The same horizontal surface velocities acquired in 1995 and 2011 are also used for basal friction coefficient inversion in paper III.

In paper IV twenty seven velocity time series maps generated from TerraSAR-X (TSX) satellite SAR scenes (April 2012 – July 2014) (Schellenberger et al., 2017, in review) are used as the input surface velocity data for basal friction coefficient inversion. The original 2m resolution TSX scenes were provided by the German Aerospace Center (DLR) covering only the lower part of Basin 3.

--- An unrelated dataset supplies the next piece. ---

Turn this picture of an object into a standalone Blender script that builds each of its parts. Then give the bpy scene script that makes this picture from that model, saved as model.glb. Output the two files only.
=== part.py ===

Then the TSX data are stitched on top of two background velocity fields with larger coverage according to the acquiring time. The TSX data derived during 19 April 2012 – 28 December 2012 is stitched with 2011 surface velocity snapshot described above; The TSX data derived after 28 December 2012 is stitched with velocity snapshot from Landsat-8 imagery acquired in April 2013.

Climate Forcing

The SMB from the regional climate model HIRHAM5 (Christensen et al., 2007) is input at the upper boundary as climatic forcing. HIRHAM5 is based on Undén et al. (2002) and ECHAM5 models (Roeckner et al., 2003). It was forced with the European Centre for Medium-Range Weather Forecasts (ECMWF) European Reanalysis (ERA) Interim data set in the atmosphere and sea surface temperature and sea ice concentration also from the ECMWF for the period 1989–2011 (Langen et al., 2014). The physics of the model have been supplemented with a surface snow scheme and SMB calculation for glaciers (Rae et al., 2012). SMB is calculated using the energy balance approach to determine melt rates and a parameterization for retention of liquid water in the snowpack.

The 1990s mean SMB from HIRHAM5 is used in paper II. Bilinear interpolation is used to interpolate from the approximately 5.5 km resolution of HIRHAM5 to the finer-resolution ice flow model mesh.

A downscaling method using SMB-elevation gradients is employed in paper III for the monthly HIRHAM5 SMB time series January 1995 to December 2011.